It was during a two-month trip to Africa last year that Jack Ma Yun realized it was time to step down as the captain of Alibaba, the powerful Chinese technology company he had founded in his apartment nearly two decades earlier.
While Ma was off meeting African heads of state and pushing his $10 million fund to encourage entrepreneurs on the continent, the world's largest e-commerce company was humming along just fine without him.
"For over 60 days, without coming back, I didn't get one phone call from the company," Ma recalled at an investor meeting last autumn. "I knew they were ready," Ma said.
Whether investors are ready or not, the former English teacher who built Alibaba Group Holding into a $453 billion tech powerhouse is set to yield the chairmanship of the company in September. And while the move has been well-telegraphed, there remain persistent concerns over the future of Alibaba without its charismatic founder at the helm.

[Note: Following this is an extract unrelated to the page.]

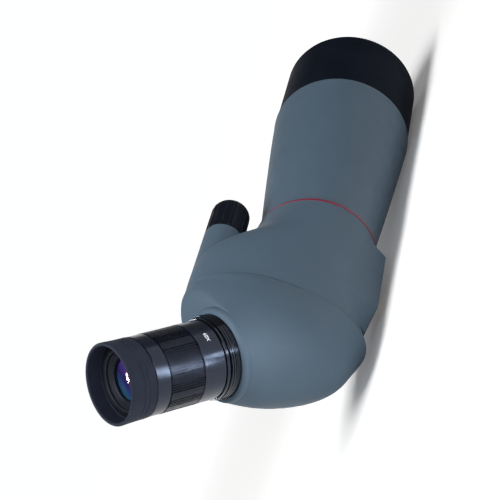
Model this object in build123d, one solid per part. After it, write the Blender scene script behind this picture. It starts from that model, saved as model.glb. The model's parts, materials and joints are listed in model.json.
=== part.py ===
from build123d import *
import math
import os

# Angled zoom spotting scope, 20-60x with a 60 mm objective.
# Millimetres.  The body is first laid out in "tube" coordinates: the optical axis of the
# objective tube is the Y axis, +Y towards the object being looked at, +Z up, +X to the
# right of the scope, origin at the centre of the grey tube's front end.  FRAME then moves
# everything so that the row's origin is the centre of the tripod foot's bottom face, on
# the axis of its tripod thread.

# ---------------------------------------------------------------- driving dimensions
THREAD_Y = -143.0          # tripod thread axis, behind the tube's front end
FOOT_Z = -35.7             # bottom face of the tripod foot
AXIS_UP = -FOOT_Z          # optical axis above the foot

TUBE_FRONT_R = 39.6
TUBE_REAR_R = 30.9
TUBE_LEN = 113.9
TUBE_SPIGOT_R = 29.38
TUBE_SPIGOT_END = -124.2
RED_RING_R = 32.75
HOOD_R = 39.1
HOOD_Y0, HOOD_Y1 = 0.5, 53.4
HOOD_IN_R = 36.6
BARREL_R = 35.5
BARREL_IN_R = 33.5
RUN = 0.05                 # radial clearance of every running fit

SEAM_Y = -183.5            # parting line between front housing and rear cover, at the bottom
SEAM_LEAN = 2.2            # the parting line leans back towards the top, degrees
SEAM_GAP = 0.5
WALL = 2.4

KNOB_Z = 48.2              # focus knob and lead screw axis
KNOB_R = 10.35
BOSS_FRONT = -134.5
KNOB_FRONT = -109.0
SCREW_R = 2.5

EYE_Y = -187.5             # the eyepiece axis crosses the tube axis here
EYE_TILT = 45.0            # eyepiece raised 45 degrees from the tube axis
PORT_S = 50.3              # port face, along the eyepiece axis
BARREL2_R = 14.9
GRIP_S0, GRIP_S1 = 70.2, 88.8
BAND_S1 = 96.5
CUP_S0, CUP_S1 = 96.9, 110.8

FRAME = Pos(0, -THREAD_Y, AXIS_UP)
c45 = math.cos(math.radians(EYE_TILT))
# eyepiece frame: local Z runs out along the eyepiece, local X is the scope's +X
EYE = Plane(origin=(0, EYE_Y, 0), x_dir=(1, 0, 0), z_dir=(0, -c45, c45)).location

os.makedirs("parts", exist_ok=True)


def save(name, *solids, place=FRAME):
    """Write one node: a single solid, or a group of identical ones."""
    placed = []
    for s in solids:
        for one in (place * s).solids():
            placed.append(one)
    if len(placed) == 1:
        export_step(placed[0], f"parts/{name}.step")
    else:
        export_step(Compound(children=placed), f"parts/{name}.step")
    print(name, len(placed))


# ---------------------------------------------------------------- small helpers
def turned_y(points):
    """Solid of revolution about Y from (radius, y) points."""
    prof = make_face(Polyline(*[(r, y) for r, y in points], close=True))
    return revolve(prof, Axis.Y, 360)


def turned_z(points):
    """Solid of revolution about Z from (radius, z) points."""
    prof = make_face(Polyline(*[(r, z) for r, z in points], close=True))
    return revolve(Plane.XZ * prof, Axis.Z, 360)


def cyl_y(y0, y1, r, x=0.0, z=0.0):
    a, b = min(y0, y1), max(y0, y1)
    return Pos(x, (a + b) / 2, z) * Rot(90, 0, 0) * Cylinder(r, b - a)


def ring_y(y0, y1, ro, ri, x=0.0, z=0.0):
    a, b = min(y0, y1), max(y0, y1)
    return cyl_y(a, b, ro, x, z) - cyl_y(a - 1, b + 1, ri, x, z)


def cyl_z(s0, s1, r, x=0.0, y=0.0):
    return Pos(x, y, (s0 + s1) / 2) * Cylinder(r, s1 - s0)


def ring_z(s0, s1, ro, ri):
    return cyl_z(s0, s1, ro) - cyl_z(s0 - 1, s1 + 1, ri)


def cyl_x(x0, x1, r, y=0.0, z=0.0):
    return Pos((x0 + x1) / 2, y, z) * Rot(0, 90, 0) * Cylinder(r, x1 - x0)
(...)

Since Ma stepped down as Alibaba's CEO in 2013, he has gradually faded from Alibaba's day-to-day operations. This hasn't hindered the company's growth: Alibaba has become a multinational conglomerate that includes retail, financial services, media and cloud computing. The company has even expanded its presence beyond earth, putting a satellite and a mini space station in orbit in 2018. Over the last five years, revenue has grown at an average annual rate of 49%.
Much of that recent expansion has been overseen by Chief Executive Daniel Zhang Yong, a 12-year Alibaba veteran credited with launching Singles Day, the Chinese sales bonanza that has outstripped Thanksgiving as the world's biggest retail event.
Zhang, who is little known outside the company, will step into the chairman's seat when Ma departs in September. Hardworking and serious, Zhang will take the chairman's job at a tricky time for Alibaba: Its biggest market, China, is experiencing its worst economic slowdown in almost 30 years, shaking consumer confidence. Chinese leaders in Beijing are tightening their grip over private firms, particularly the country's tech companies. And Alibaba is seeking future growth in overseas markets at a time when Washington and Beijing are locked in a technology cold war that only appears to be intensifying. These issues have raised questions about how -- or whether -- Alibaba can maintain its record of blistering growth in the post-Ma era.
While the company touts its investments in future technologies like artificial intelligence, China's economic slowdown has exposed how reliant it is on its oldest business: e-commerce.